Restate the whole listing exactly.

-- Start Source data --

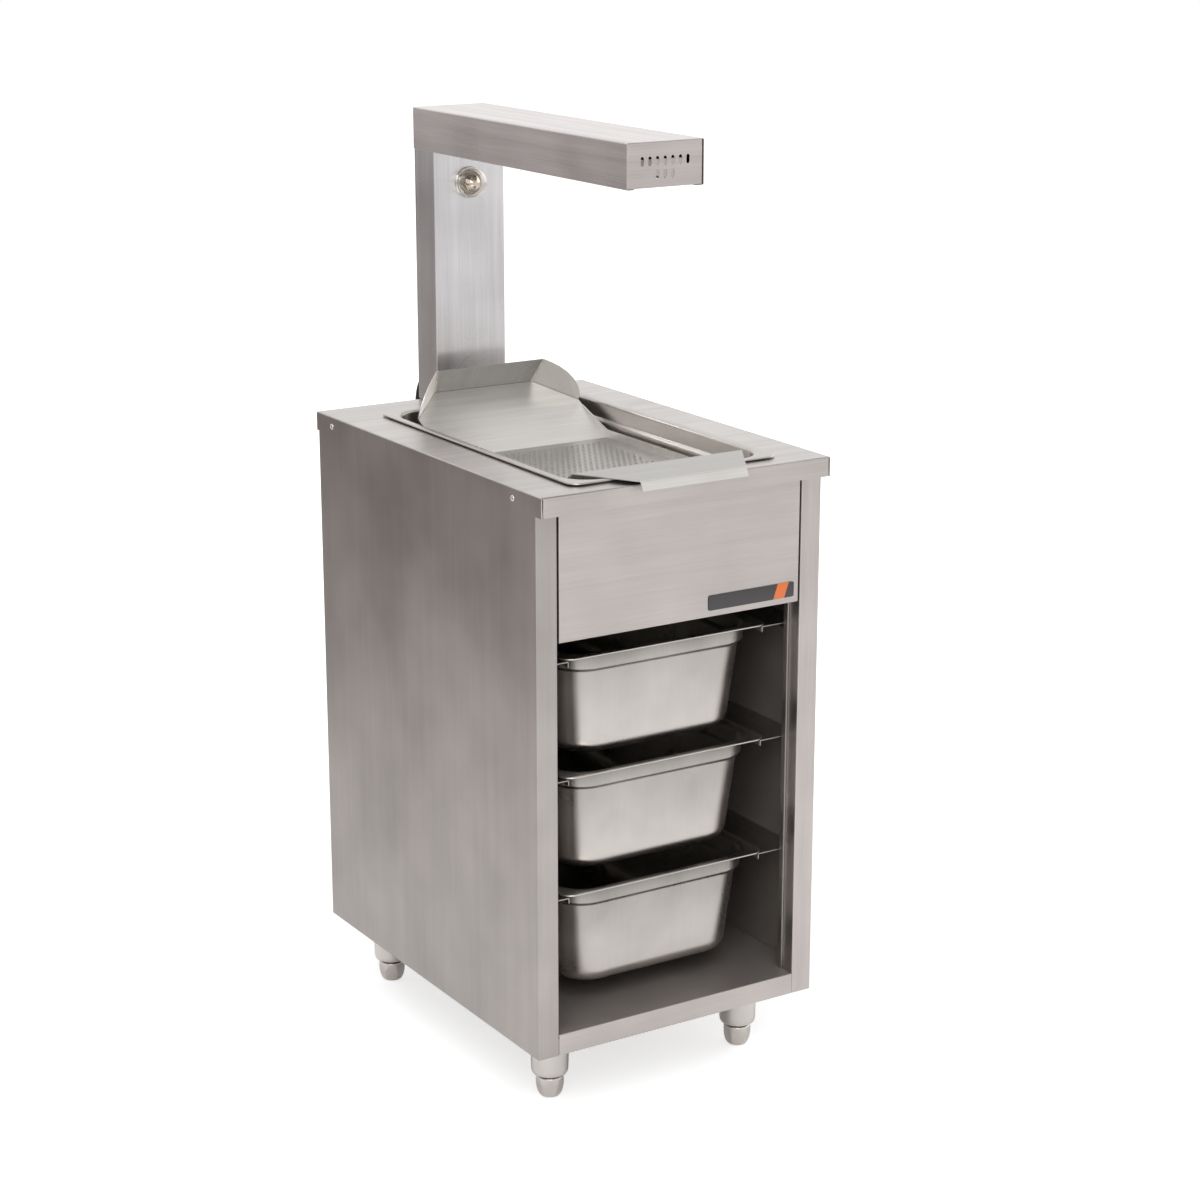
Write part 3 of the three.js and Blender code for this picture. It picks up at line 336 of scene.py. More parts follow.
def prisms(name, outline, places, low, high):
    """Upright prisms, one a place: the outline's points moved to each place, closed at both heights."""
    outline = np.asarray(outline, float) * MM
    places = np.asarray(places, float) * MM
    count, sides = len(places), len(outline)
    flat = (places[:, None, :] + outline[None]).reshape(-1, 2)
    points = np.concatenate([
        np.column_stack([flat, np.full(len(flat), height * MM)]) for height in (low, high)])
    first = np.arange(count)[:, None] * sides
    ring = np.arange(sides)[None]
    following = (ring + 1) % sides
    above = count * sides
    walls = np.stack([
        first + ring, first + following, first + following + above, first + ring + above,
    ], axis=-1).reshape(-1, 4).tolist()
    lids = (first + ring + above).tolist() + (first + ring[:, ::-1]).tolist()
    mesh = bpy.data.meshes.new(name)
    mesh.from_pydata(points.tolist(), [], walls + lids)
    return mesh


def box_outline(size):
    """The corners of a rectangle round the middle."""
    return np.array([(-1, -1), (1, -1), (1, 1), (-1, 1)]) * np.array(size) / 2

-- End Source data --

**The completed task**
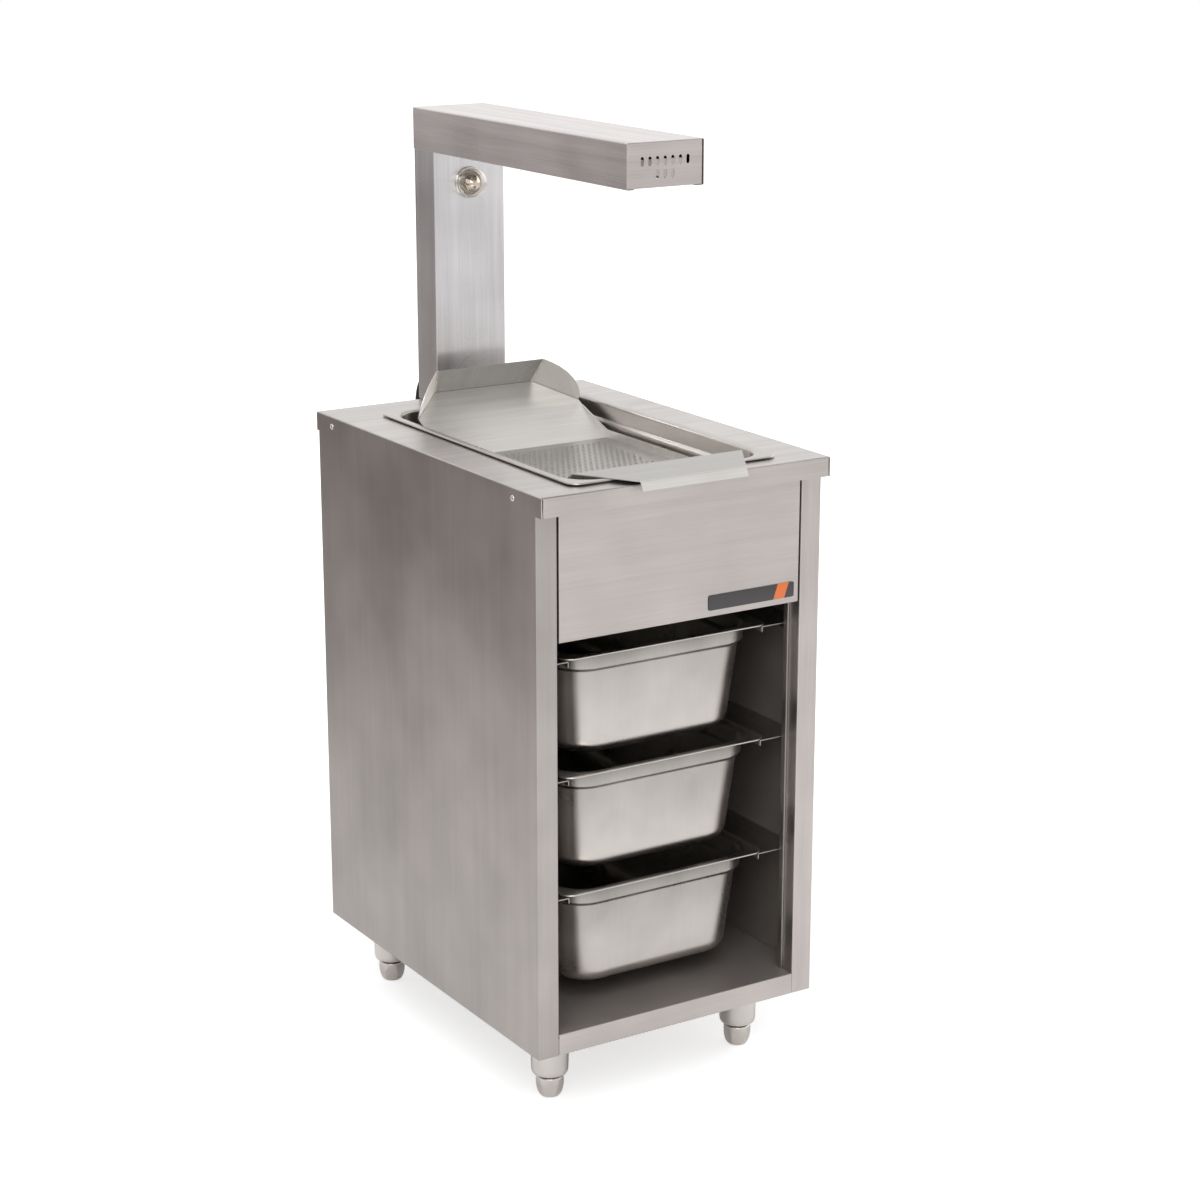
Write part 3 of the three.js and Blender code for this picture. It picks up at line 336 of scene.py. More parts follow.
def prisms(name, outline, places, low, high):
    """Upright prisms, one a place: the outline's points moved to each place, closed at both heights."""
    outline = np.asarray(outline, float) * MM
    places = np.asarray(places, float) * MM
    count, sides = len(places), len(outline)
    flat = (places[:, None, :] + outline[None]).reshape(-1, 2)
    points = np.concatenate([
        np.column_stack([flat, np.full(len(flat), height * MM)]) for height in (low, high)])
    first = np.arange(count)[:, None] * sides
    ring = np.arange(sides)[None]
    following = (ring + 1) % sides
    above = count * sides
    walls = np.stack([
        first + ring, first + following, first + following + above, first + ring + above,
    ], axis=-1).reshape(-1, 4).tolist()
    lids = (first + ring + above).tolist() + (first + ring[:, ::-1]).tolist()
    mesh = bpy.data.meshes.new(name)
    mesh.from_pydata(points.tolist(), [], walls + lids)
    return mesh


def box_outline(size):
    """The corners of a rectangle round the middle."""
    return np.array([(-1, -1), (1, -1), (1, 1), (-1, 1)]) * np.array(size) / 2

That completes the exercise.